Während die beiden Teenager während ihrer ersten Unterhaltung noch nicht so ganz wissen, was sie mit dem anderen anfangen sollen, wird ihre noch junge Bekanntschaft auf äußerst ungewöhnliche Weise gefestigt. Nachdem sie dem Ursprung eines seltsamen metallischen Geräuschs bis in die unheimlichen Tiefen der Kathedrale gefolgt sind, begegnen sie einem Mann, der irgendwie beunruhigend wirkt, so als ob er nicht die Gegenwart passen würde. Kate und Ned rätseln noch über das kuriose Zusammentreffen, als Ned eine tiefergehende Verbindung zu dem Mann verspürt - er kann dessen Anwesenheit mit einer Art sechsten Sinn erfassen und weiß plötzlich Dinge, die irgendwie mit der blutigen Geschichte der Umgebung zusammenhängen. Wie stark diese sinnlichen Wahrnehmungen sind, muss Ned erfahren, als er während einer Fahrt zu einer Fotolocation von einem unerträglichen Hämmern im Kopf und ekligem Blutgeschmack beinahe ohnmächtig wird. Kate findet später heraus, dass der Berg vor über 2000 Jahren Schauplatz eines wahren Massakers zwischen Kelten und Römern gewesen ist. Als Ned einen Anruf von seiner Tante, über die nie gesprochen wurde, erhält, ahnt er, dass er nicht nur in eine uralte mystische Fehde und Dreiecksbeziehung verwickelt ist, sondern dass sie Teil der eigenen Familiengeschichte sind.
Meisterhafte Prosa
"Ysabel" schließt den Geschichtenkreis, den Kay vor über 20 Jahren mit dem ersten Buch der Fionavar-Trilogie begann, in dem er junge Menschen aus unserer Gegenwart in eine mythische Parallelwelt übertreten lässt. Er integriert auf elegante und völlig glaubwürdige Weise sogar zwei der Hauptpersonen seines ersten Romanzyklus.
Kays Stärke liegt nicht nur in seiner evozierenden Prosa, mit der er die Sinnlichkeit und Geschichtsträchtigkeit der Provence meisterhaft beschreibt. Was den Roman aus der Masse abhebt, sind seine Charakterbeschreibungen und die einfühlsame Art, wie er das "Coming of Age" Neds mit wenigen Worten klar und nachvollziehbar erfasst. Der 15jährige verliert auf doppelte Weise die Reste seiner Unschuld: Durch das gleichzeitige Erwachen seiner Sexualität und übernatürlichen Fähigkeiten wird auf doppelte Weise vom Kind zum Mann - in Gegenwart und Vergangenheit gleichermaßen.

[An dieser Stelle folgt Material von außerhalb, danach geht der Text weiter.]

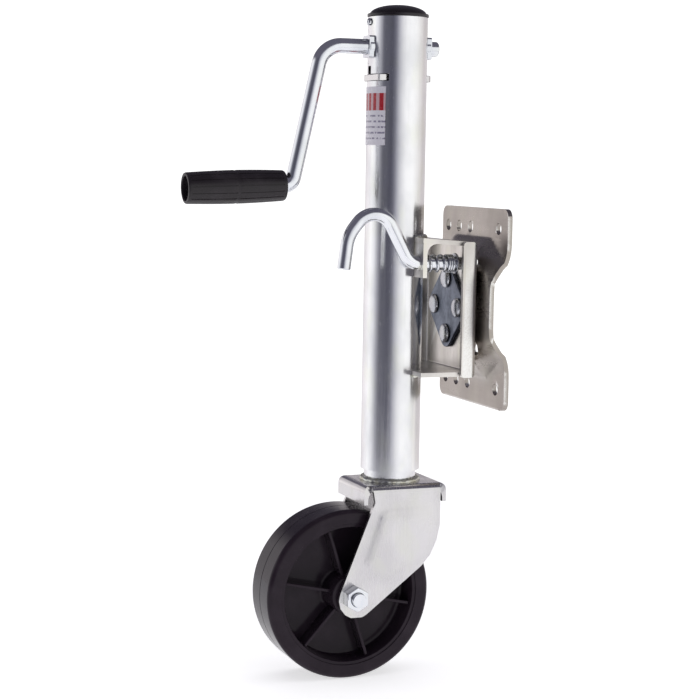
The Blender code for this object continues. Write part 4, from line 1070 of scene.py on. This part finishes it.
@dataclass
class CasterLeg:
    """The ram, the fork with its axle, and the wheel."""

    wheel_radius: float = 73.0
    wheel_half: float = 23.25
    shoulder: float = 4.6
    rim_inner: float = 58.0
    web: float = 3.5
    hub_radius: float = 17.0
    hub_half: float = 26.45
    bore: float = 8.9
    rib_count: int = 6
    rib_start_deg: float = 48.0
    rib_half: float = 2.1
    field: tuple[tuple[float, float], ...] = (
        (-21.0, -20.0), (25.0, -20.0), (27.0, -42.0), (14.0, -66.0), (-19.0, -85.0), (-37.0, -70.0)
    )
    field_margin: float = 1.17
    field_grid: float = 2.4
    field_merge: float = 0.35
    field_passes: int = 16

    def build(self) -> None:
        """Refine the ram, fork and axle, weld the fork to the ram, and turn the wheel."""
        dressed(refined("ram_tube", "drawn_ram_tube", 0.4), Finish.TUBE, "caster", "ram_tube")
        self.fork()
        dressed(refined("axle_nut", "axle_hex_nut", 0.5), Finish.BRIGHT, "caster", "axle_nut")
        dressed(refined("axle_bolt", "axle_hex_bolt", 0.5), Finish.BRIGHT, "caster", "axle_bolt")
        fork_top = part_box("caster_fork")[1].z / MM
        bead = weld_run("ram_foot_weld", at(0, 0, fork_top + 0.9), 23.6, 2.5)
        dressed(bead, Finish.WELD, "caster")
        self.wheel()

    def fork(self) -> None:
        """Refine the fork, with the field pressed into each leg running softly into the sheet."""
        piece = copied("caster_fork", "pressed_fork")
        low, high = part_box("caster_fork")
        top = high.z / MM
        outline = [at(x, 0.0, top + z) for x, z in self.field]
        middle = sum(outline, Vector()) / len(outline)
        outline = [middle + (corner - middle) * self.field_margin for corner in outline]
        edit()
        for axis in (0, 2):
            gridded(low, high, axis, self.field_grid)
        for side in (-1.0, 1.0):
            pick_faces(piece, lambda place, normal, side=side: self.in_field(place, normal, side, outline))
            bpy.ops.mesh.remove_doubles(threshold=self.field_merge * MM)
            bpy.ops.mesh.vertices_smooth(
                factor=0.5, repeat=self.field_passes, xaxis=False, yaxis=True, zaxis=False
            )
        bpy.ops.mesh.select_mode(type="VERT")
        edit(False)
        dressed(softened(piece, 0.7, 60.0), Finish.FORK, "caster", "caster_fork")

    def in_field(self, place: Vector, normal: Vector, side: float, outline: Sequence[Vector]) -> bool:
        """Whether a face lies on a leg's outer skin and within the outline of its pressed field."""
        return normal.y * side > 0.3 and place.y * side > 0.0 and inside(place, outline)

    def wheel(self) -> None:
        """Turn the wheel's body, then add its ribs."""
        low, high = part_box("wheel")
        centre = (low + high) / 2.0
        half, rim, web = self.wheel_half, self.rim_inner, self.web
        hub, cheek = self.hub_radius, self.hub_half
        side = [(self.bore, cheek), (hub - 1.8, cheek), (hub - 0.4, cheek - 0.6), (hub, cheek - 2.0)]
        side += [(hub + 0.8, web + 3.0), (hub + 1.9, web + 0.8), (hub + 4.0, web), (rim - 5.0, web)]
        side += [(rim - 2.6, web + 0.9), (rim - 1.6, web + 3.0), (rim - 0.2, half - 2.4), (rim + 0.4, half - 1.2)]
        side += [(rim + 2.8, half - 1.0), (rim + 3.2, half - 0.1), (rim + 3.8, half)]
        for k in range(9):
            angle = math.radians(90.0 - 11.25 * k)
            swing = self.wheel_radius - self.shoulder + self.shoulder * math.cos(angle)
            side.append((swing, half - self.shoulder + self.shoulder * math.sin(angle)))
        side += [(self.wheel_radius, 0.55), (self.wheel_radius - 0.35, 0.25)]
        profile = side + [(radius, -height) for radius, height in reversed(side)] + [side[0]]
        wheel = lathed("moulded_wheel_body", profile, centre, Vector((0, 1, 0)), 144)
        rib = self.rib(centre)
        ribs = []
        for k in range(self.rib_count):
            angle = math.radians(self.rib_start_deg) + math.tau * k / self.rib_count
            copy = bpy.data.objects.new(f"rib_{k}", rib.data.copy())
            bpy.context.scene.collection.objects.link(copy)
            turn = Matrix.Translation(centre) @ Matrix.Rotation(-angle, 4, "Y") @ Matrix.Translation(-centre)
            copy.data.transform(turn)
            ribs.append(copy)
        bpy.data.objects.remove(rib, do_unlink=True)
        take(wheel)
        for copy in ribs:
            copy.select_set(True)
        bpy.ops.object.join()
        dressed(softened(wheel, 0.0, 34.0), Finish.WHEEL, "wheel", "wheel")

    def rib(self, centre: Vector) -> bpy.types.Object:
        """Model one rib along +X: a block, drafted towards its two open edges and rounded.

        Args:
            centre: middle of the wheel.

        Returns:
            The rib.
        """
        inner, outer = self.hub_radius - 2.0, self.rim_inner - 0.6
        size = Vector((outer - inner, 2.0 * (self.wheel_half - 4.0), 2.0 * self.rib_half)) * MM
        place = centre + Vector(((inner + outer) / 2.0, 0.0, 0.0)) * MM
        bpy.ops.object.select_all(action="DESELECT")
        bpy.ops.mesh.primitive_cube_add(size=1.0, location=place, scale=size)
        piece = started("wheel_rib")
        for side in (-1.0, 1.0):
            pick_faces(piece, lambda middle, normal, side=side: normal.y * side > 0.9)
            bpy.ops.transform.resize(value=(1.0, 1.0, 0.62), center_override=place)
        bpy.ops.mesh.select_all(action="SELECT")
        bpy.ops.mesh.bevel(offset=0.7 * MM, segments=3, affect="EDGES")
        return tidied(piece)


@dataclass
class InnerWorks:
    """The gears, screw, nut and bearing inside the tube, which keep their CAD shapes."""

    steel: tuple[str, ...] = (
        "drive_pinion", "pinion_pin", "lead_screw", "screw_gear", "gear_pin", "thrust_bearing", "axle_sleeve",
    )
    bronze: tuple[str, ...] = ("lift_nut",)

    def build(self) -> None:
        """Dress each node in machined steel or bronze."""
        for names, finish in ((self.steel, Finish.MACHINED), (self.bronze, Finish.BRONZE)):
            for name in names:
                node = frame["nodes"][name]
                for slot in node.material_slots:
                    slot.material = finish.value.material()
                LOG.info("%s: %s", name, finish.value.name)


@dataclass
class Studio:
    """Camera, pale floor, a light tent with a dark flag and a dark roof, and a wide bank of lamps."""

    eye: Point = (-0.68367, -1.44938, 0.12368)
    right: Point = (0.93213, -0.36174, 0.01677)
    up: Point = (0.01719, 0.09046, 0.99575)
    lens: float = 94.2
    shift_y: float = -0.0320
    floor_z: float = -0.3170
    floor_radius: float = 0.95
    overhead: str = "#5e5c68"
    brightness: float = 1.22
    low_behind: float = 0.22
    roof_from: tuple[float, float] = (0.38, 0.54)
    lamp_strength: float = 0.9
    lamp_spread_deg: float = 70.0
    # Grey of the tent all round: from behind the object, past its left, the camera and its right, and back.
    tent: tuple[tuple[float, str], ...] = (
        (0.00, "#cdc8cb"), (0.15, "#f2eef0"), (0.22, "#fbfbfb"), (0.27, "#dcdce0"), (0.31, "#a0a0a8"),
        (0.35, "#5e5e68"), (0.45, "#4a4a56"), (0.485, "#6c6c78"), (0.52, "#b0b0b8"), (0.56, "#dcdcde"),
        (0.61, "#f6f6f6"), (0.70, "#f8f8f7"), (0.76, "#e6e4e2"), (0.84, "#cac4c4"), (1.00, "#cdc8cb"),
    )

    def build(self) -> None:
        """Set the camera, the floor, the tent and the lamp above."""
        self.camera()
        self.floor()
        self.surroundings()
        self.lamp()

    def camera(self) -> None:
        """A long lens a little above the wheel, tilted slightly down, with its frame shifted."""
        data = bpy.data.cameras.new("studio_camera")
        data.lens = self.lens
        data.sensor_width = 36.0
        data.shift_y = self.shift_y
        camera = bpy.data.objects.new("studio_camera", data)
        bpy.context.scene.collection.objects.link(camera)
        right, up = Vector(self.right), Vector(self.up)
        turn = Matrix((right, up, right.cross(up))).transposed().to_4x4()
        camera.matrix_world = Matrix.Translation(self.eye) @ turn
        bpy.context.scene.camera = camera
        bpy.context.scene.view_settings.view_transform = "Standard"

    def floor(self) -> None:
        """A wide disc of paper that the wheel stands on."""
        bpy.ops.object.select_all(action="DESELECT")
        bpy.ops.mesh.primitive_circle_add(
            vertices=96, radius=self.floor_radius, fill_type="NGON", location=(0.0, 0.0, self.floor_z)
        )
        floor = started("studio_floor")
        bpy.ops.mesh.inset(thickness=0.3)
        edit(False)
        floor.data.materials.append(Finish.PAPER.value.material())

    def surroundings(self) -> None:
        """The tent that metal reflects; the camera itself sees plain white."""
        world = bpy.data.worlds.new("light_tent")
        world.use_nodes = True
        bpy.context.scene.world = world
        tree = world.node_tree
        view = add_node(tree, "ShaderNodeTexCoord").outputs["Generated"]
        right = Vector((self.right[0], self.right[1], 0.0)).normalized()
        back = Vector((self.right[1], -self.right[0], 0.0)).normalized()
        across, towards = (
            add_node(tree, "ShaderNodeVectorMath", {0: view, 1: way}, operation="DOT_PRODUCT").outputs["Value"]
            for way in (right, back)
        )
        angle = worked(tree, "ARCTAN2", across, towards)
        place = worked(tree, "ADD", worked(tree, "DIVIDE", angle, math.tau), 0.5)
        wall = add_node(tree, "ShaderNodeValToRGB", {"Fac": place}, self.tent).outputs[0]
        level = worked(tree, "ABSOLUTE", add_node(tree, "ShaderNodeSeparateXYZ", {0: view}).outputs[2])
        behind = worked(tree, "MULTIPLY", worked(tree, "MINIMUM", towards, 0.0), -self.low_behind)
        height = worked(tree, "ADD", level, behind)
        lining = mixed(tree, ranged(tree, height, *self.roof_from, 0.0, 1.0), wall, linear(self.overhead))
        direct = add_node(tree, "ShaderNodeLightPath").outputs["Is Camera Ray"]
        seen = mixed(tree, direct, lining, linear("#ffffff"))
        tree.links.new(seen, tree.nodes["Background"].inputs["Color"])
        tree.nodes["Background"].inputs["Strength"].default_value = self.brightness

    def lamp(self) -> None:
        """Hang a far bank of lamps overhead, so that the whole floor is lit alike."""
        data = bpy.data.lights.new("overhead_bank", "SUN")
        data.energy = self.lamp_strength
        data.angle = math.radians(self.lamp_spread_deg)
        lamp = bpy.data.objects.new("overhead_bank", data)
        bpy.context.scene.collection.objects.link(lamp)
        lamp.location = (0.0, 0.0, 2.0)
        lamp.visible_glossy = False
        lamp.rotation_euler = (math.radians(-4.0), math.radians(3.0), 0.0)


def main() -> None:
    """Build the sub-assemblies in order and set the studio."""
    logging.basicConfig(level=logging.INFO, format="%(name)s: %(message)s")
    assemblies = (BeamMount, SwivelBracket, TubeHead, Crank, PlungerLock, CasterLeg, InnerWorks)
    for assembly in (kind() for kind in assemblies):
        LOG.info("building %s", type(assembly).__name__)
        assembly.build()
    Studio().build()
    bpy.ops.object.select_all(action="DESELECT")


if __name__ == "__main__":
    main()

Mythisch und realistisch, gefühlvoll und geistreich: Mit "Ysabel" begeistert Guy Gavriel Kay nicht nur Freunde feinziselierter Fantasy, sondern öffnet auch die Buchdeckel für diejenigen Leser, die dieser Art von Literatur bislang vielleicht nichts abgewinnen konnten. Bereits jetzt eines der besten Bücher des Jahres 2007.